**Data block**.
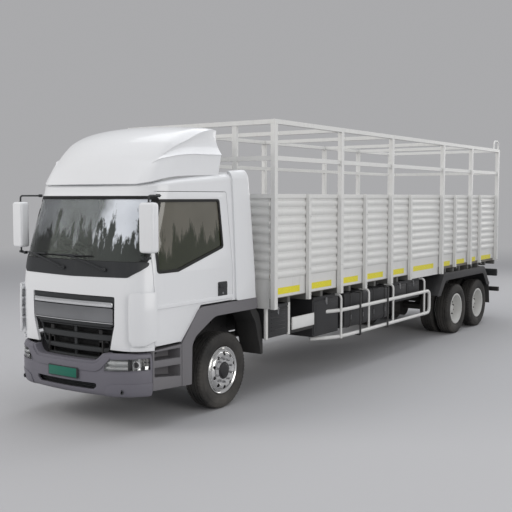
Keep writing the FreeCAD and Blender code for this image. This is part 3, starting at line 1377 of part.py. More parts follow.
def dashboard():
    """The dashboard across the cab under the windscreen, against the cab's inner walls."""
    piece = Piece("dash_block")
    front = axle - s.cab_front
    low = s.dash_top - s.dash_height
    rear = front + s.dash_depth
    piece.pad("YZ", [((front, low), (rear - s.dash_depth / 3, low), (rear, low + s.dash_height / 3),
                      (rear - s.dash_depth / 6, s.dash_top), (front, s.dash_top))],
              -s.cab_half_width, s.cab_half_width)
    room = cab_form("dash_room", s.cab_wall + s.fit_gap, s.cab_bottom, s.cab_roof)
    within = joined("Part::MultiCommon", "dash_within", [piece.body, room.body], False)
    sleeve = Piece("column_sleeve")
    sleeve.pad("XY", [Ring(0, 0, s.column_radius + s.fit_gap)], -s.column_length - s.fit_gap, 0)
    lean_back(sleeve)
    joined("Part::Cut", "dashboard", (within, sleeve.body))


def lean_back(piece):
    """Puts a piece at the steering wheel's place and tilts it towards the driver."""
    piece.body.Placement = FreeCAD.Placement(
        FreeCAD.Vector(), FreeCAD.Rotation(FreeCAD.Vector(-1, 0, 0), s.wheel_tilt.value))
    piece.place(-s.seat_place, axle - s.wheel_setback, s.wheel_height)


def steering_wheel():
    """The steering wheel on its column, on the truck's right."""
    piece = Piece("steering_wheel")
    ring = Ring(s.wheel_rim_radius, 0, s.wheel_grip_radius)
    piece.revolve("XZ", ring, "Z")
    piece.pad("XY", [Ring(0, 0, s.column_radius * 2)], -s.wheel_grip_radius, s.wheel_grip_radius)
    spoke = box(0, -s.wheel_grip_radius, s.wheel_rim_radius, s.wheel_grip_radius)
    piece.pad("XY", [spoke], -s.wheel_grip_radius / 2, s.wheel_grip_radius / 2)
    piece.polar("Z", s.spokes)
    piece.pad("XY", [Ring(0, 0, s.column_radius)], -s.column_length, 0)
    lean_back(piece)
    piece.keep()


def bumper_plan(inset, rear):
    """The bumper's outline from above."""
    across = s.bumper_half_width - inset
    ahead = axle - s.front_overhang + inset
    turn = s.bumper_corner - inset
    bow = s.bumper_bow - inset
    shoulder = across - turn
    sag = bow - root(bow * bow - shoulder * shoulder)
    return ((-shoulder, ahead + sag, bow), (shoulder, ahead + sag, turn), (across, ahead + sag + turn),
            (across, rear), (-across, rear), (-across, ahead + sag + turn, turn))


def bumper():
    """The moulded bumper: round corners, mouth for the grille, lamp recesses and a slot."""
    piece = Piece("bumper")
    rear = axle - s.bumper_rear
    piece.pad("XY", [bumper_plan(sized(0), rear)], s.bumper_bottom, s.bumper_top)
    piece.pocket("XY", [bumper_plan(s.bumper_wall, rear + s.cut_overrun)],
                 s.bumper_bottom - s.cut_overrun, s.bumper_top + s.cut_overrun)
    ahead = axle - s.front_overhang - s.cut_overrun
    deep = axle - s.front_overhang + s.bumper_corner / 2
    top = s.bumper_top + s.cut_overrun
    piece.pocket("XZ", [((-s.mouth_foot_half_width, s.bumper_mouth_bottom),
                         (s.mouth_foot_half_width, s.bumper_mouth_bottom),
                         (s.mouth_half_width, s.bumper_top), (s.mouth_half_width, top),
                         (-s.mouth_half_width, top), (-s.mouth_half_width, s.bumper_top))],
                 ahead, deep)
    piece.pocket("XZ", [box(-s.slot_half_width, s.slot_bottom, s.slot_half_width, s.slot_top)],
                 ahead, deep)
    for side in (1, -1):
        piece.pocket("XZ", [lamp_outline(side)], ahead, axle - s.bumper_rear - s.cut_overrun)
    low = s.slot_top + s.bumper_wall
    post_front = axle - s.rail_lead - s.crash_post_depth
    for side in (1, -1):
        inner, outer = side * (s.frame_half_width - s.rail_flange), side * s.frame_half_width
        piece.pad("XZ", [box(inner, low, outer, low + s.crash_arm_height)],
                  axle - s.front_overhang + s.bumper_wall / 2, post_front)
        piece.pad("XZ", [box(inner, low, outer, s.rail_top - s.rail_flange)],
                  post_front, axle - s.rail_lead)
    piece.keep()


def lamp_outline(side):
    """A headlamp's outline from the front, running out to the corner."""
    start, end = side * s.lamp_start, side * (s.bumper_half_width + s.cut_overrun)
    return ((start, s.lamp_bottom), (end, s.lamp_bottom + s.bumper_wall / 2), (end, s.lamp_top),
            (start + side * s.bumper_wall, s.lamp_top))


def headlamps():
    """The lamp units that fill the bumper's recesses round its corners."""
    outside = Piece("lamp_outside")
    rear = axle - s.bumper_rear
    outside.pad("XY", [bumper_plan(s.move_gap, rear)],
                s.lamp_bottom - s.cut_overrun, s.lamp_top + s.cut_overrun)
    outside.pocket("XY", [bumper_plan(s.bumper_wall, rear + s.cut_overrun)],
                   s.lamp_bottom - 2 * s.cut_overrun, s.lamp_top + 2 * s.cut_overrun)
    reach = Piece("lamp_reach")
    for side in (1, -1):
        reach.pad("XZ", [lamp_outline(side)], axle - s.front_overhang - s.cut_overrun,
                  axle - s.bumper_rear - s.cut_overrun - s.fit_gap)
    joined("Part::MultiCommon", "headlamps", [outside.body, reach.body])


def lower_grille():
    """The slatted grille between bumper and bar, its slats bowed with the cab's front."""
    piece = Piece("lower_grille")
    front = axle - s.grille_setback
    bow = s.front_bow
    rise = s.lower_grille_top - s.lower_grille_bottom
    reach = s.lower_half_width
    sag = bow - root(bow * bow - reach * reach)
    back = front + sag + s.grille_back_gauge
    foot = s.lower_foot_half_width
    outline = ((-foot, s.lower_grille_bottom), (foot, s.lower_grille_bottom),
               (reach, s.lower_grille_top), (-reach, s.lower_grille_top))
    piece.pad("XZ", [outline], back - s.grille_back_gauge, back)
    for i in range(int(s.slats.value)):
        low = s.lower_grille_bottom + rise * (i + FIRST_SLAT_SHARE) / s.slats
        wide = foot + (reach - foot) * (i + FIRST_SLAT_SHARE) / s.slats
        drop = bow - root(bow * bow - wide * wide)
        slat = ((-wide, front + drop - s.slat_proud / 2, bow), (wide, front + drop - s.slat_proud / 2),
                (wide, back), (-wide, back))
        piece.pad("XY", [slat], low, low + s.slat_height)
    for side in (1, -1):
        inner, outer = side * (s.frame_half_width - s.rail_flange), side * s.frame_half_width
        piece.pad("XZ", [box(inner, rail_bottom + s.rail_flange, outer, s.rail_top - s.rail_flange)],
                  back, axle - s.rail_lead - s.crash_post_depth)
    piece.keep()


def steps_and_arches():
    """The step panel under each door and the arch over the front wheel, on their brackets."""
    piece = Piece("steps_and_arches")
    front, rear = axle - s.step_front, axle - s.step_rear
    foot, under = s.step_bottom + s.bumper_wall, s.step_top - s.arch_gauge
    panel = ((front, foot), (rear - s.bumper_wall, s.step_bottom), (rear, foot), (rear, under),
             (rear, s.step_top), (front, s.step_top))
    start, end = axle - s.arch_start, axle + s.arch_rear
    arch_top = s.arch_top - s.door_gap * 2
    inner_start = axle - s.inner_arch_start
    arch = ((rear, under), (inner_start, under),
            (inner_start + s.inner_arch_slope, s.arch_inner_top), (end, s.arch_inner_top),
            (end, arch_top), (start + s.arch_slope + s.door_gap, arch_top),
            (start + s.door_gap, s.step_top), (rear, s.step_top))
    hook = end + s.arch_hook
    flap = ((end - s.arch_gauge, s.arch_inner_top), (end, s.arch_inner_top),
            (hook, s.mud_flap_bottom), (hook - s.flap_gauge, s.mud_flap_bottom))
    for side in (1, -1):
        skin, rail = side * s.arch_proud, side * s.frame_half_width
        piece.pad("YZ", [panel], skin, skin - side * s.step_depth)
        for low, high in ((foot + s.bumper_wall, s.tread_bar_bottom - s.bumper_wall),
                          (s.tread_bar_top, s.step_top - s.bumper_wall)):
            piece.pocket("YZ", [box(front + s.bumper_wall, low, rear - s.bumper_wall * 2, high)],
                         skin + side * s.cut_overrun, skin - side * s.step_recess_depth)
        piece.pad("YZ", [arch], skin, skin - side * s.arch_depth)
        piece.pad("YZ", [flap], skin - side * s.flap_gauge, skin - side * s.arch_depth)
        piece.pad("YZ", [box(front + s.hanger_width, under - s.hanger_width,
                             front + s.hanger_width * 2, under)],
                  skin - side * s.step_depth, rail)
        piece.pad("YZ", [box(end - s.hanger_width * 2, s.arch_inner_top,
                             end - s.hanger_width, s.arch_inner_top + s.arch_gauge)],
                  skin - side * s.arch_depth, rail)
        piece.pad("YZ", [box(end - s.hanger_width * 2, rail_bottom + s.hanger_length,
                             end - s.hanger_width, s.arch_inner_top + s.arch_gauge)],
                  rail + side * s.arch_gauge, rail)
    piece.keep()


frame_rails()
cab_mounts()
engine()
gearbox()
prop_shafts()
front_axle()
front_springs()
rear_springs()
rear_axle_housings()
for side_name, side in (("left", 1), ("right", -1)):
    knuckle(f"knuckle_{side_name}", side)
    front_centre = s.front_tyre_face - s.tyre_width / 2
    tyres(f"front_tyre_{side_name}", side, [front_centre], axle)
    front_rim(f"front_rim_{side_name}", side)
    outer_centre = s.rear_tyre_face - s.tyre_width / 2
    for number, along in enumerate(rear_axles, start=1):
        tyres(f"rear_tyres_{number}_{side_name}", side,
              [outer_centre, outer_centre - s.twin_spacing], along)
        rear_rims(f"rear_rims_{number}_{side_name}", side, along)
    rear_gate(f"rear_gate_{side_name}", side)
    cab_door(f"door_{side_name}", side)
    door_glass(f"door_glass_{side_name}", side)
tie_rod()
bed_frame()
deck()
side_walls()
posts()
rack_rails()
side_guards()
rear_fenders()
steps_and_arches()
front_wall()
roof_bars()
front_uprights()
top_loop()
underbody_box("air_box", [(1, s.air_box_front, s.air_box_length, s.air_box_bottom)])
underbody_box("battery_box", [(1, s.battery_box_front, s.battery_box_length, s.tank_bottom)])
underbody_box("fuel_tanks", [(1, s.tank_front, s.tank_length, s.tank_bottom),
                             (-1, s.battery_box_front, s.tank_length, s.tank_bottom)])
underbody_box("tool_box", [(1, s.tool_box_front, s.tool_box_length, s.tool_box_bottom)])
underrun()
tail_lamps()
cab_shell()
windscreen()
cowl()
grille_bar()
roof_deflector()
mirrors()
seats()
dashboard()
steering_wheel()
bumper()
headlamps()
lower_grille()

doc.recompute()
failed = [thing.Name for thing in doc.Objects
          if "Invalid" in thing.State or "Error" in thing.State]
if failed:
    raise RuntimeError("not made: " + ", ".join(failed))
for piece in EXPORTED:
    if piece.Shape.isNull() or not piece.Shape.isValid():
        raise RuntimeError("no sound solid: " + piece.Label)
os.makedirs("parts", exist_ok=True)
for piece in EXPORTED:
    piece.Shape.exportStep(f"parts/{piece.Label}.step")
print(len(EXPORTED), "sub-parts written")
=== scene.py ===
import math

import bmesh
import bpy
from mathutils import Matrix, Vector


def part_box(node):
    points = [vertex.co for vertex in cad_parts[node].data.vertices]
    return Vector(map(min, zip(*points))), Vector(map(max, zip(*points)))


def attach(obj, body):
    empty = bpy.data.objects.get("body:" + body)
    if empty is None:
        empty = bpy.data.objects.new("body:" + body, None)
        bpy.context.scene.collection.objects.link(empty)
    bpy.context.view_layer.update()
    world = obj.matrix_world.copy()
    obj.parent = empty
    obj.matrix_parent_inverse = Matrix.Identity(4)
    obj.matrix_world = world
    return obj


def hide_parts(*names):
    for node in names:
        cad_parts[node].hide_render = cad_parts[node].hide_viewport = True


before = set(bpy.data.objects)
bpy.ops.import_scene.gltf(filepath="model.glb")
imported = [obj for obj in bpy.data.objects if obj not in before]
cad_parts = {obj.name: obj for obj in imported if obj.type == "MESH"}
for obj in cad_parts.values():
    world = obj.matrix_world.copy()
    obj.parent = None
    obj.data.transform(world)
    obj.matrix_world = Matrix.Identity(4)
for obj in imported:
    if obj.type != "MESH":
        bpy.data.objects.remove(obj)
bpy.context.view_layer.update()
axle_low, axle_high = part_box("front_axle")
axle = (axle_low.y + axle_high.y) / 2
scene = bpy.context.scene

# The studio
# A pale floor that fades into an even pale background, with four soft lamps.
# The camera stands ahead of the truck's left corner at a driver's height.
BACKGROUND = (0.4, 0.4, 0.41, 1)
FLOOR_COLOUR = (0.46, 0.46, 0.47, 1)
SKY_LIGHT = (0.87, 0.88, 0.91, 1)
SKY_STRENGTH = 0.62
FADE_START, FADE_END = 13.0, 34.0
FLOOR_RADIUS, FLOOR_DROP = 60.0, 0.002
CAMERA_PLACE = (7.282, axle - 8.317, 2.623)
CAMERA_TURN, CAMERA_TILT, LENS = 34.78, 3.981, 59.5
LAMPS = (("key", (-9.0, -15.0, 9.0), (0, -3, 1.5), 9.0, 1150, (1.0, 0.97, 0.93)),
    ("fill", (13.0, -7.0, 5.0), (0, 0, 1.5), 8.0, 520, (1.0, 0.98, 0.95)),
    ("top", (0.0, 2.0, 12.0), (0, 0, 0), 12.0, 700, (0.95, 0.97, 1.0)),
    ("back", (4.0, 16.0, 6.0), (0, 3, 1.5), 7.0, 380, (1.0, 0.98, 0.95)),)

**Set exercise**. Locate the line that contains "obj.parent = empty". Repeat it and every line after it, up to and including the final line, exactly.

**The result**.
    obj.parent = empty
    obj.matrix_parent_inverse = Matrix.Identity(4)
    obj.matrix_world = world
    return obj


def hide_parts(*names):
    for node in names:
        cad_parts[node].hide_render = cad_parts[node].hide_viewport = True


before = set(bpy.data.objects)
bpy.ops.import_scene.gltf(filepath="model.glb")
imported = [obj for obj in bpy.data.objects if obj not in before]
cad_parts = {obj.name: obj for obj in imported if obj.type == "MESH"}
for obj in cad_parts.values():
    world = obj.matrix_world.copy()
    obj.parent = None
    obj.data.transform(world)
    obj.matrix_world = Matrix.Identity(4)
for obj in imported:
    if obj.type != "MESH":
        bpy.data.objects.remove(obj)
bpy.context.view_layer.update()
axle_low, axle_high = part_box("front_axle")
axle = (axle_low.y + axle_high.y) / 2
scene = bpy.context.scene

# The studio
# A pale floor that fades into an even pale background, with four soft lamps.
# The camera stands ahead of the truck's left corner at a driver's height.
BACKGROUND = (0.4, 0.4, 0.41, 1)
FLOOR_COLOUR = (0.46, 0.46, 0.47, 1)
SKY_LIGHT = (0.87, 0.88, 0.91, 1)
SKY_STRENGTH = 0.62
FADE_START, FADE_END = 13.0, 34.0
FLOOR_RADIUS, FLOOR_DROP = 60.0, 0.002
CAMERA_PLACE = (7.282, axle - 8.317, 2.623)
CAMERA_TURN, CAMERA_TILT, LENS = 34.78, 3.981, 59.5
LAMPS = (("key", (-9.0, -15.0, 9.0), (0, -3, 1.5), 9.0, 1150, (1.0, 0.97, 0.93)),
    ("fill", (13.0, -7.0, 5.0), (0, 0, 1.5), 8.0, 520, (1.0, 0.98, 0.95)),
    ("top", (0.0, 2.0, 12.0), (0, 0, 0), 12.0, 700, (0.95, 0.97, 1.0)),
    ("back", (4.0, 16.0, 6.0), (0, 3, 1.5), 7.0, 380, (1.0, 0.98, 0.95)),)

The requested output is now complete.